↓
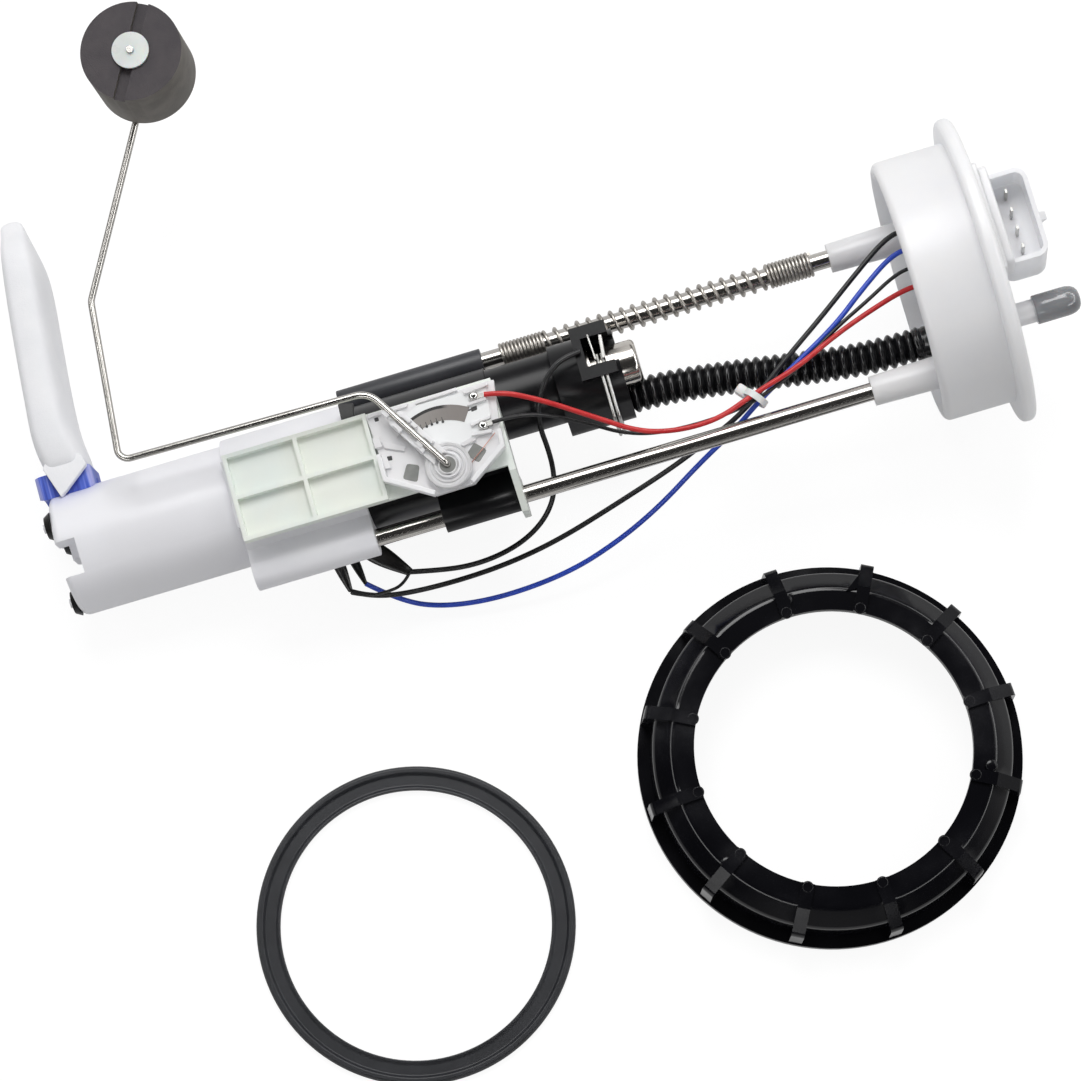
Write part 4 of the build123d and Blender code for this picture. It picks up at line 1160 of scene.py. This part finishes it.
def makeSender(values):
    bm = bmesh.new()
    for outline, low, high in values["whites"]:
        slab(bm, outline, low, high, values["corner"])
    ribs = addPiece("senderRibs", settle(bm, onSender), "frame", body="carriage", sharp=35)
    soften(ribs, fineEdge)

    # painted shade over the holes, with the dots and their tails, in one black piece
    bm = bmesh.new()
    for outline, low, high in values["darks"]:
        slab(bm, outline, low, high, values["corner"])
    radius, height = values["dot"]
    aside, size, low, high = values["tail"]
    for z, x in values["dots"]:
        spot = Matrix.Translation((z, x, height))
        bmesh.ops.create_circle(bm, cap_ends=True, segments=14, radius=radius, matrix=spot)
        slab(bm, lozenge((z, x + aside), size), low, high)
    addPiece("senderInkAndHoleShade", settle(bm, onSender), "inkAndHoleShade", body="carriage", sharp=35)

    bm = bmesh.new()
    for outline in values["windows"]:
        slab(bm, outline, *values["windowHeights"], values["windowCorner"])
    addPiece("senderWindows", settle(bm, onSender), "window", body="carriage", sharp=35)

    start, end, radius = values["brush"]
    bm = bmesh.new()
    length = (Vector(end) - Vector(start)).length
    spunPiece(bm, [(radius, 0), (radius, length)], 10, facing(start, end))
    addPiece("senderBrush", settle(bm), "brushCopper", body="carriage", sharp=60)

    bm = bmesh.new()
    radius, height = values["ball"]
    for z, x in values["balls"]:
        flat = Matrix.Translation((z, x, height)) @ Matrix.Diagonal(values["ballShares"])
        bmesh.ops.create_uvsphere(bm, u_segments=24, v_segments=14, radius=radius, matrix=flat)
    addPiece("senderSolder", settle(bm, onSender), "solderTin", body="carriage", sharp=60)


makeSender(senderSet)

# Hub of the wiper carrier: its rings, and the claws of its arm beside the float wire
hubSet = {
    "centre": (-198.6, -20.2),
    "rings": [  # outer and inner radius, low, high
        (8.2, 6.9, 33.1, 33.5),
        (6.3, 5.3, 33.1, 33.7),
        (4.7, 3.1, 34.3, 34.6),
    ],
    "soft": 0.2,
    "well": (2.9, 34.65),  # radius, height
    "arm": (-20.0, 32.7),  # the way the float wire runs from the hub
    "claws": [  # middle, size, how far to the side
        ((-204.6, -10.0), (2.6, 1.5), 1.75),
        ((-213.2, 4.0), (2.8, 1.5), 1.75),
        ((-207.6, -4.6), (2.2, 1.4), -1.75),
    ],
    "clawHeights": (33.4, 36.9),
    "clawCorner": 0.3,
}


def makeHub(values):
    bm = bmesh.new()
    soft = values["soft"]
    for outer, inner, low, high in values["rings"]:
        top = high - soft
        profile = [(inner, low), (inner, top), (inner + soft, high), (outer - soft, high)]
        spunPiece(bm, [*profile, (outer, top), (outer, low), (inner, low)], 48)
    z, x = values["centre"]
    bmesh.ops.translate(bm, vec=(z, x, 0), verts=bm.verts)
    along = Vector(values["arm"]).normalized()
    across = along.orthogonal()
    turn = math.atan2(along.y, along.x)
    for middle, size, aside in values["claws"]:
        claw = lozenge(Vector(middle) + across * aside, size, turn)
        slab(bm, claw, *values["clawHeights"], values["clawCorner"])
    rings = addPiece("wiperRings", settle(bm, onSender), "frame", body="float_arm", sharp=35)
    soften(rings, fineEdge)
    bm = bmesh.new()
    radius, height = values["well"]
    spot = Matrix.Translation((z, x, height))
    bmesh.ops.create_circle(bm, cap_ends=True, segments=28, radius=radius, matrix=spot)
    addPiece("wiperWell", settle(bm, onSender), "window", body="float_arm", sharp=35)


makeHub(hubSet)
print("sender detailed")

# Two sprung blades that hold the regulator, seen in the opening of its cradle
bladeSet = {
    "blades": [  # middle, size, turn
        ((-139.2, 9.6), (0.7, 9.6), 0.05),
        ((-135.6, 8.8), (1.2, 8.6), -0.1),
    ],
    "heights": (12.0, 18.6),
    "corner": 0.2,
}


def makeBlades(values):
    bm = bmesh.new()
    for middle, size, turn in values["blades"]:
        slab(bm, lozenge(middle, size, turn), *values["heights"], values["corner"])
    blades = addPiece("clipBlades", settle(bm, onSender), "bladeTin", body="carriage", sharp=35)
    soften(blades, fineEdge)


makeBlades(bladeSet)

# Lock ring: moulded studs beside three of its ribs, a raised arrow and the ribs' rounded inner ends
ringSet = {
    "centre": (62.123, -118.1),
    "studs": [(91.5, 55.5), (337.4, 56.2), (211.5, 56.6)],  # angle, distance from the centre
    "stud": (2.3, 1.5, 24.3),  # radius, height, the deck it stands on
    "arrow": (63.0, [(56.2, 6.2), (58.2, 2.2), (64.2, 2.2)], 18.0, 25.3),  # angle, outline, heights
    "arrowCorner": 0.3,
    "ends": (12, 3.0, 51.2, 2.2, 24.4, 26.1),  # count, first angle, distance, radius, heights
    "endsSoft": 0.4,
}


def turned(angle):
    return Matrix.Rotation(math.radians(angle), 4, "Z")


def makeRingMarks(values):
    bm = bmesh.new()
    radius, rise, deck = values["stud"]
    dome = [(1, 0.55), (0.8, 0.9), (0.4, 1)]  # shares of the radius and of the height
    profile = [(radius, -0.5), *((radius * a, rise * b) for a, b in dome), (0.001, rise)]
    for angle, out in values["studs"]:
        spunPiece(bm, profile, 24, turned(angle) @ Matrix.Translation((out, 0, deck)))
    angle, outline, low, high = values["arrow"]
    arrow = bmesh.new()
    slab(arrow, outline, low, high, values["arrowCorner"])
    bm.from_mesh(settle(arrow, turned(angle)))
    count, first, out, radius, low, high = values["ends"]
    soft = values["endsSoft"]
    profile = [(radius, low), (radius, high - soft), (radius - soft, high), (0.001, high)]
    for step in range(count):
        angle = first + step * 360 / count
        spunPiece(bm, profile, 20, turned(angle) @ Matrix.Translation((out, 0, 0)))
    place = Matrix.Scale(0.001, 4) @ Matrix.Translation((*values["centre"], 0))
    soften(addPiece("ringMarks", settle(bm, place), "lock", body="lock_ring"), fineEdge)


makeRingMarks(ringSet)
print("blades and ring marks made")

# Studio: white floor that keeps a soft shadow, white world, and lamps at a plain level
studioSet = {
    "benchHalf": 6.0,
    "benchLevel": -0.0003,  # just under the pieces
    "floorTone": 0.16,
    "floorGlow": 0.9,
    "floorBounce": 0.72,
    "floorShine": 0.3,  # share of the white floor that metal shows
    "ambient": 0.46,
    "towards": (0.27, 0.963),  # the picture's upward direction on the bench
    "rise": (0.12, 0.5, 0.03, 0.2),  # the tent's light upwards: from, to, first and last
    "behind": (0.75, 1.0, 0.0, 0.25),  # the same, downwards
    "right": (0.4, (0.45, 0.9), (-0.6, 0.1)),  # light, and where it begins along X and upwards
    "ahead": (0.55, (-0.35, 0.1), (0.5, 0.72)),
    "strip": 5.0,  # bright edge of the tent, as glossy pieces show it
    "stripHeights": (0.58, 0.68, 0.03),  # low, high, softness
    "stripGap": (-0.26, 0.1, 0.1),  # where it is broken off along X
    "lamps": [  # name, place, size, watts
        ("keyLamp", (0.05, 0.8, 1.3), 0.75, 12.0),
        ("fillLamp", (0.95, 0.1, 1.0), 0.6, 1.6),
    ],
}


def makeWorld(values):
    # White to the camera, plain white light on dull pieces, a light tent with dark parts for shine
    world = bpy.data.worlds.new("whiteRoom")
    bpy.context.scene.world = world
    world.use_nodes = True
    tent = Nodes(world.node_tree)
    seen = tent.node("ShaderNodeLightPath", output="Is Camera Ray") + tent.node(
        "ShaderNodeLightPath", output="Is Transmission Ray"
    )
    glossy = tent.node("ShaderNodeLightPath", output="Is Glossy Ray")
    place = tent.node("ShaderNodeTexCoord", output="Generated")
    x, y, z = [tent.node("ShaderNodeSeparateXYZ", output=axis, i0=place) for axis in "XYZ"]
    side = values["towards"]
    upward = x * side[0] + y * side[1]

    def window(value, low, high, soft=0.06):
        # One between low and high, and fading out on both sides
        return tent.step(value, low - soft, low) * tent.step(value, high, high + soft, 1.0, 0.0)

    room = tent.step(upward, *values["rise"]) + tent.step(upward * -1, *values["behind"])
    light, across, along = values["right"]
    room = room + light * tent.step(x, *across) * tent.step(upward, *along)
    light, across, along = values["ahead"]
    room = room + light * window(x, *across) * tent.step(upward, *along)
    edge = window(z, *values["stripHeights"]) * (1 - window(x, *values["stripGap"]))
    room = room + values["strip"] * edge
    unseen = glossy * room + (1 - glossy) * values["ambient"]
    back = tent.tree.nodes["Background"]
    plug(tent.tree, back.inputs["Color"], (1, 1, 1))
    plug(tent.tree, back.inputs["Strength"], seen + (1 - seen) * unseen)


def makeBench(values):
    # The floor's own shade shows to the camera, and its light on the pieces is a plain white's
    bm = bmesh.new()
    bmesh.ops.create_grid(bm, x_segments=1, y_segments=1, size=values["benchHalf"])
    bmesh.ops.translate(bm, vec=(0, 0, values["benchLevel"]), verts=bm.verts)
    bench = bpy.data.objects.new("benchTop", settle(bm, Matrix.Identity(4)))
    bpy.context.scene.collection.objects.link(bench)
    paper = Finish("benchPaper")
    rays = [
        paper.node("ShaderNodeLightPath", output=ray + " Ray")
        for ray in ("Is Camera", "Is Transmission", "Is Glossy")
    ]
    shows = rays[0] + rays[1] + values["floorShine"] * rays[2]
    plain = paper.node("ShaderNodeBsdfDiffuse", Color=(values["floorBounce"],) * 3)
    pale = paper.node("ShaderNodeBsdfDiffuse", Color=(values["floorTone"],) * 3)
    glow = paper.node("ShaderNodeEmission", Strength=values["floorGlow"])
    lit = paper.node("ShaderNodeAddShader", i0=pale, i1=glow)
    mix = paper.node("ShaderNodeMixShader", i0=shows, i1=plain, i2=lit)
    plug(paper.tree, paper.tree.nodes["Material Output"].inputs["Surface"], mix)
    paper.tree.nodes.remove(paper.shader)
    bench.data.materials.append(paper.material)


def makeLamps(values):
    for name, spot, size, watts in values["lamps"]:
        data = bpy.data.lights.new(name, "AREA")
        data.size = size
        data.energy = watts
        lamp = bpy.data.objects.new(name, data)
        lamp.location = spot
        lamp.rotation_euler = Vector(spot).to_track_quat("Z", "Y").to_euler()
        bpy.context.scene.collection.objects.link(lamp)


makeWorld(studioSet)
makeBench(studioSet)
makeLamps(studioSet)
bpy.context.scene.view_settings.view_transform = "Standard"
print("studio lit")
↑
## Exercise
Lines from the beginning of the data above through the line containing "makeSender(senderSet)" are to be returned exactly, and no others.

## Problem solution
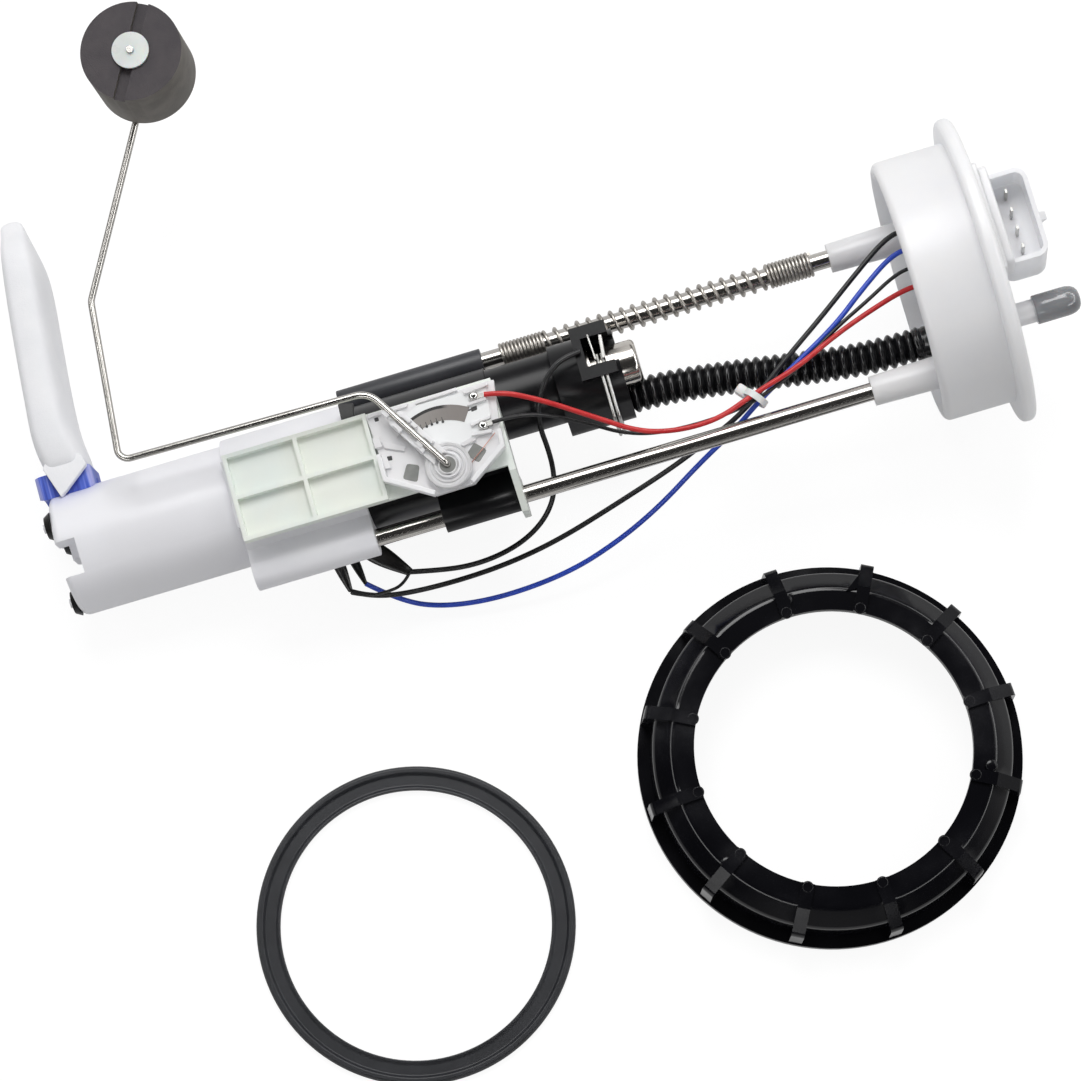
Write part 4 of the build123d and Blender code for this picture. It picks up at line 1160 of scene.py. This part finishes it.
def makeSender(values):
    bm = bmesh.new()
    for outline, low, high in values["whites"]:
        slab(bm, outline, low, high, values["corner"])
    ribs = addPiece("senderRibs", settle(bm, onSender), "frame", body="carriage", sharp=35)
    soften(ribs, fineEdge)

    # painted shade over the holes, with the dots and their tails, in one black piece
    bm = bmesh.new()
    for outline, low, high in values["darks"]:
        slab(bm, outline, low, high, values["corner"])
    radius, height = values["dot"]
    aside, size, low, high = values["tail"]
    for z, x in values["dots"]:
        spot = Matrix.Translation((z, x, height))
        bmesh.ops.create_circle(bm, cap_ends=True, segments=14, radius=radius, matrix=spot)
        slab(bm, lozenge((z, x + aside), size), low, high)
    addPiece("senderInkAndHoleShade", settle(bm, onSender), "inkAndHoleShade", body="carriage", sharp=35)

    bm = bmesh.new()
    for outline in values["windows"]:
        slab(bm, outline, *values["windowHeights"], values["windowCorner"])
    addPiece("senderWindows", settle(bm, onSender), "window", body="carriage", sharp=35)

    start, end, radius = values["brush"]
    bm = bmesh.new()
    length = (Vector(end) - Vector(start)).length
    spunPiece(bm, [(radius, 0), (radius, length)], 10, facing(start, end))
    addPiece("senderBrush", settle(bm), "brushCopper", body="carriage", sharp=60)

    bm = bmesh.new()
    radius, height = values["ball"]
    for z, x in values["balls"]:
        flat = Matrix.Translation((z, x, height)) @ Matrix.Diagonal(values["ballShares"])
        bmesh.ops.create_uvsphere(bm, u_segments=24, v_segments=14, radius=radius, matrix=flat)
    addPiece("senderSolder", settle(bm, onSender), "solderTin", body="carriage", sharp=60)


makeSender(senderSet)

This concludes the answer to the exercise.